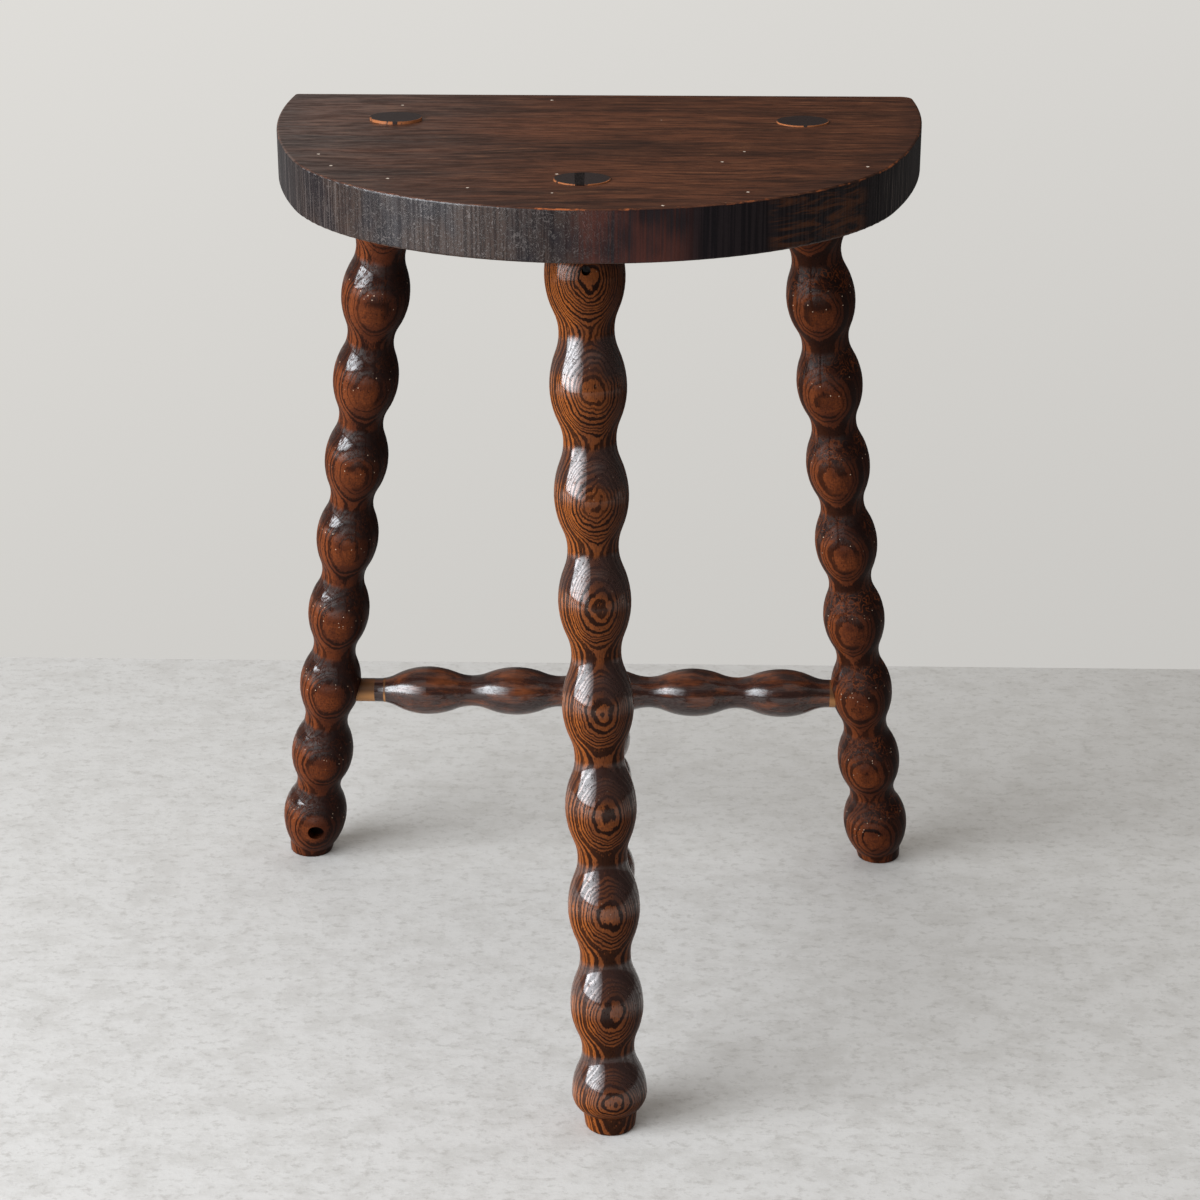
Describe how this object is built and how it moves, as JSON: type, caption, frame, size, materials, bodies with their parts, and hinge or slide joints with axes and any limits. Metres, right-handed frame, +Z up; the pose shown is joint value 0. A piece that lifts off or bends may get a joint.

...

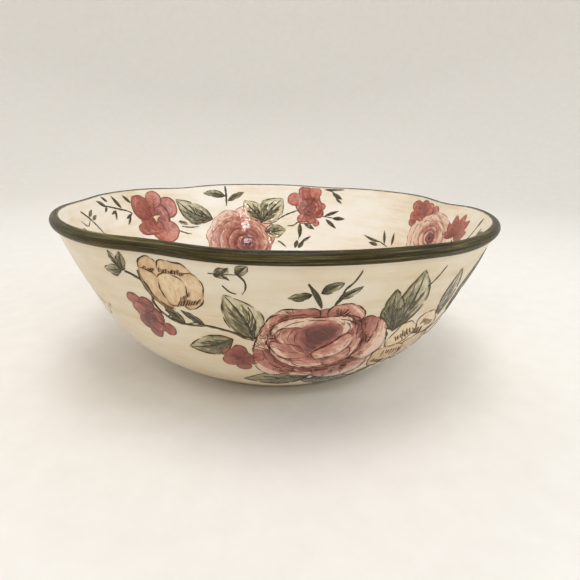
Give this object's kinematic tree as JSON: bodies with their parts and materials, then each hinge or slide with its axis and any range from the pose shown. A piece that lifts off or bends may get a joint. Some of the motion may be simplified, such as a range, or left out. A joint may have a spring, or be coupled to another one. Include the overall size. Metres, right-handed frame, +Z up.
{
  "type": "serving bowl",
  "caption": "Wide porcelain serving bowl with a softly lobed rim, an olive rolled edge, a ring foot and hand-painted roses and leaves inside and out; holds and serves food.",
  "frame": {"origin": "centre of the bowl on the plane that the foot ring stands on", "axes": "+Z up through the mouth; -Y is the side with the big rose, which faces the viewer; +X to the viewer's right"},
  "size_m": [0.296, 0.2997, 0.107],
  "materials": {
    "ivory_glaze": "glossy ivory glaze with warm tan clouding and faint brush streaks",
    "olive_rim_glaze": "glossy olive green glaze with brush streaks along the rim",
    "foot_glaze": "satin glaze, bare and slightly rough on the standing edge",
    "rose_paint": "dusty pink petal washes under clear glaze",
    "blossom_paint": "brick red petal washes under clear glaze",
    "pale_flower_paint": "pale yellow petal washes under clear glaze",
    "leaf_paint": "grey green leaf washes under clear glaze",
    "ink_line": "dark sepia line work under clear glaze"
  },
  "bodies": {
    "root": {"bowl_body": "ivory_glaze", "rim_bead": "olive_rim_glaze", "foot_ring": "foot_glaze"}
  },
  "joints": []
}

▸ **Task objective**: From the data above, work out how many lines contain the string "that" and reply with only the number.

▸ **Full response**: 3